Professional ratings
Review scores
| Source | Rating |
| AllMusic | Star |
| The Skinny | Star |

==Songs==
The track "Slip" is named after its hook, which intentionally falls out of time with the beat and melody of the song.

The original mix of "Faxing Berlin" is 8:37 compared to the mixed album version's length, which is only 2:36. Combined with its preceding acoustic piano intro on the continuous mix version it is 4:15. On the unmixed version, both these tracks are replaced by the original mix.

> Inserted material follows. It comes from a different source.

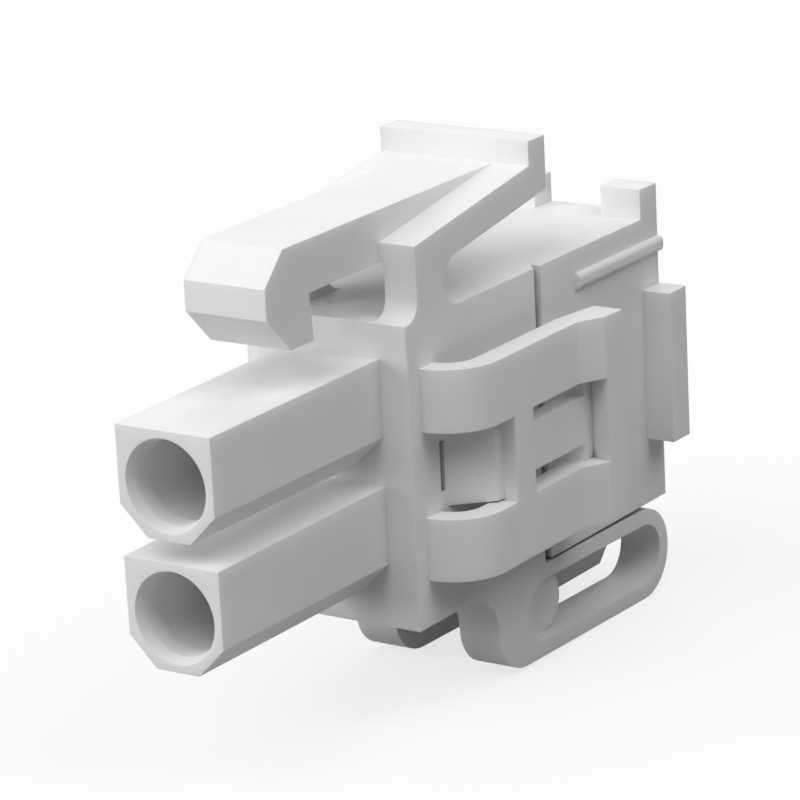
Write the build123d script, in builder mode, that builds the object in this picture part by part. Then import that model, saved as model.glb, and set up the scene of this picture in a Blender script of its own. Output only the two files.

The track "Arguru" was written in memory of Juan Antonio Arguelles Rius (nicknamed Arguru), an audio software developer and musician. The composition of the 2010 song "I Said" by deadmau5 and Chris Lake (who also co-wrote "Arguru") would later be similar to the song.

==Track listing==

The track “Faxing Berlin” was removed from vinyl and streaming track lists due to label issues.

Mixed version
| No. | Title | Length |
|---|---|---|
| 1. | "Sometimes Things Get, Whatever" | 7:15 |
| 2. | "Complications" | 5:31 |
| 3. | "Slip" | 6:44 |
| 4. | "Some Kind of Blue" | 6:19 |
| 5. | "Brazil (2nd Edit)" | 5:33 |
| 6. | "Alone with You" | 7:30 |
| 7. | "I Remember" (with Kaskade; vocals by Haley Gibby; co-written by Ryan Raddon and Finn Bjarnson) | 9:07 |
| 8. | "Faxing Berlin" (piano acoustic version) | 1:39 |
| 9. | "Faxing Berlin" | 2:36 |
| 10. | "Not Exactly" | 8:00 |
| 11. | "Arguru" (co-written by Chris Lake) | 5:30 |
| 12. | "So There I Was" | 6:49 |
| Total length: |  | 72:33 |

Unmixed version
| No. | Title | Length |
|---|---|---|
| 1. | "Sometimes Things Get, Whatever" | 8:20 |
| 2. | "Complications" | 9:52 |
| 3. | "Slip" | 7:43 |
| 4. | "Some Kind of Blue" | 7:59 |
| 5. | "Brazil (2nd Edit)" | 6:37 |
| 6. | "Alone with You" | 8:11 |
| 7. | "I Remember" (with Kaskade; vocals by Haley Gibby; co-written by Ryan Raddon and Finn Bjarnson) | 9:53 |
| 8. | "Faxing Berlin" | 8:41 |
| 9. | "Not Exactly" | 9:15 |
| 10. | "So There I Was" | 6:45 |
| Total length: |  | 83:16 |

==In popular culture==
The track "Brazil (2nd Edit)" has been used numerous times by other artists. Kylie Minogue sampled the song in the sessions for her album Aphrodite in an unreleased song named "Change Your Mind". Alexis Jordan also used the song on her single, "Happiness". It has also been used by Taio Cruz in his song "Touch the Sky". It was used as part of a remixed mash-up of it and Haley Gibby's 2010 song "Falling in Love" as "Falling in Love With Brazil." The first edit of "Brazil" has seen no official release but can be found online on sites such as YouTube.

==Charts==

| Chart (2008–09) | Peak position |
|---|---|
| Scottish Albums (Official Charts) | 55 |
| UK Albums (Official Charts) | 31 |
| UK Dance Albums (Official Charts) | 3 |
| UK Album Downloads (Official Charts) | 9 |
| US Top Dance Albums (Billboard) | 13 |

==Certifications==

| Region | Certification | Certified units/sales |
| Canada (Music Canada) | Gold | 40,000^{^} |
| United Kingdom (BPI) | Gold | 100,000^{‡} |
^{^} Shipments figures based on certification alone. ^{‡} Sales+streaming figures based on certification alone.